The exhibition took place at Goldsmiths College, University of London, for four weeks during August 2012. Each of the photographers exhibited a ‘signature’ image from their final project. The exhibition in tandem with the publication launch of the book of the LVP was an important component of the Project. We held a ‘Farewell to The LVP’ meetup in the late Autumn of 2012 but the opening of the exhibition by Nick Raynsford MP and the book launch marked the moment of completion for its participants. We were blessed by fine weather and a fine publisher working comfortably within the deadline.


The completion of the LVP happily coincided with the annual art festival of Deptford X. Equally helpful was the decision by the transport authorities to upgrade Deptford station and thus provide the artists with high quality hoardings upon which to create some fine displays. The LVP took advantage of this and the Project was displayed throughout the Summer Olympic months. Thanks also to Art Hub on Creek Road for the loan of their brick wall as a parallel art space. One of each of the LVP participants’ images was displayed.

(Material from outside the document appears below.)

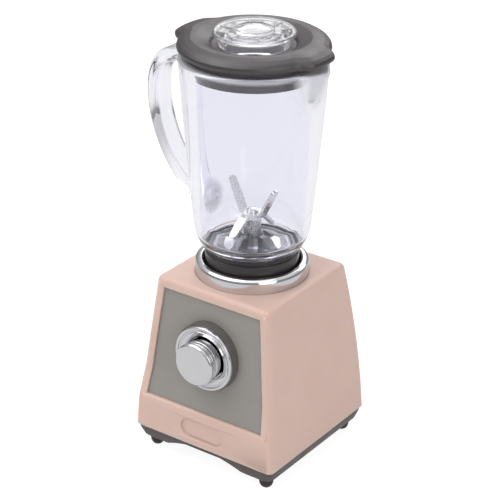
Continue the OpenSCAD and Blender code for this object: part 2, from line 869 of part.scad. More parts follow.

The London Villages Project is a distinctive record of London at a pivotal moment in its history and we believe that the work of the Project’s participants will be of value to generations of researchers, photographers and Londoners as decades tick by. As far as ‘permanent’ can be, a permanent location (actual and virtual) will be sought; a location that will allow easy access, search facilities and additions (if it was seen to be of benefit to add to the collection yearly as a permanent project by Londoners for London). It is also useful to see the model of organisation of The LVP as one which London Independent Photography might adopt for future long-term projects. The networking between members throughout the year and its subsequent display was certainly a key component of the enterprise and of its success.